Soon people are being killed in bizarre ways, such as a youth being stung to death by bees from a hive thrown into a bathroom. In a nod to Psycho, a female counselor is stabbed in a shower stall. The murderer turns out to be Angela; however, it is later revealed that Angela was actually her brother Peter. The real Angela had died in the boating accident eight years ago, and Peter assumed her identity afterward. This was because Aunt Martha wanted a girl and chose to raise Peter as a girl, treating him as if he was Angela. Angela is, therefore, transgendered. Angela-Peter is last seen standing on the beach naked with the decapitated head of another camper at his/her feet.

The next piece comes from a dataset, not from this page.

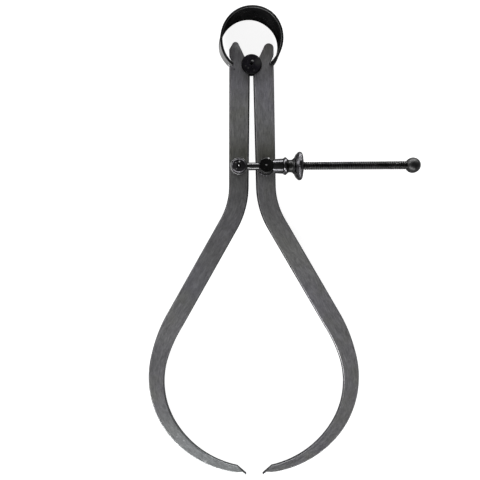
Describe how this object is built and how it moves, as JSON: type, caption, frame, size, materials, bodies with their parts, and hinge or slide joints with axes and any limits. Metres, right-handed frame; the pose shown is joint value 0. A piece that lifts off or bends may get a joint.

In the commentary on the DVD, Hiltzik and Rose tease that perhaps Angela isn't the sole killer in the movie. In fact, the only real continuity error in the film involves the killing of campers at a tent site far enough away from the main camp that they took a car to get there in the same night that four other people were murdered.
[edit] Sequels
Over the years, the Sleepaway Camp films gained a loyal cult following. In the late 1980s, Michael A. Simpson directed two sequels, Sleepaway Camp II: Unhappy Campers (1988) and Sleepaway Camp III: Teenage Wasteland (1989). In them, Angela (now played by Bruce Springsteen's baby sister, Pamela Springsteen) resurfaces at a nearby summer camp, but this time masquerading as a counselor after getting a sex-change operation that made her entirely female. Much like at the previous camp, she gleefully tortures and kills everyone on whom she can get her hands. Since then, Angela has yet to make another Sleepaway Camp appearance.
Another unsanctioned sequel, Sleepaway Camp IV: The Survivor, directed by Jim Markovic, was partially filmed but never completed. In 2002 the unfinished footage was released and made available as an exclusive 4th disc in Anchor Bay/Starz Entertainment's Sleepaway Camp DVD boxed set.
A new film, Return to Sleepaway Camp is now in production. It is being directed by the original auteur, Robert Hiltzik. He has decided that this newest chapter would ignore the story lines of the other sequels, stating that he wants to pick up from where the original film had ended. The production was halted for quite some time, but according to Fangoria.com, the digital FX are being redone and the film will most likely be released direct-to-video possibly in the fall of 2007.
The final film in the Hiltzik SC trilogy is also in the making. It is currently titled Sleepaway Camp Reunion.
Michael Simpson, the director of Sleepaway Camp 2: Unhappy Campers and Sleepaway Camp 3: Teenage Wasteland, recently wrote a script for his series of Sleepaway Camp movies as well, titled Sleepaway Camp: Berserk
[edit] Resurrection of the legacy
In the late 1990's, Jeff Hayes and Australian Web master John Klyza brought the fan base of Sleepaway Camp into the open, with the first official Sleepaway Camp Web site. Today, both Klyza and Hayes have their own SC sites, with Hayes running the official SC1 and RTSC sites and Klyza running the official sequels site. Hayes did audio commentary for the first Sleepaway Camp on DVD, while Klyza provided commentary for SC2 and SC3. Hayes is expected to do commentary for the upcoming Return to Sleepaway Camp. There is also the Sleepaway Camp Films Forums, which is a regular message board for SC fans.
[edit] Other information
In 2005, the animated variety show Robot Chicken had a movie plot twist sketch where the twist to Sleepaway Camp was mentioned. Sleepaway Camp is referenced in the comic series "Nightmare World" in the 8th issue, "Knee Deep in Dead."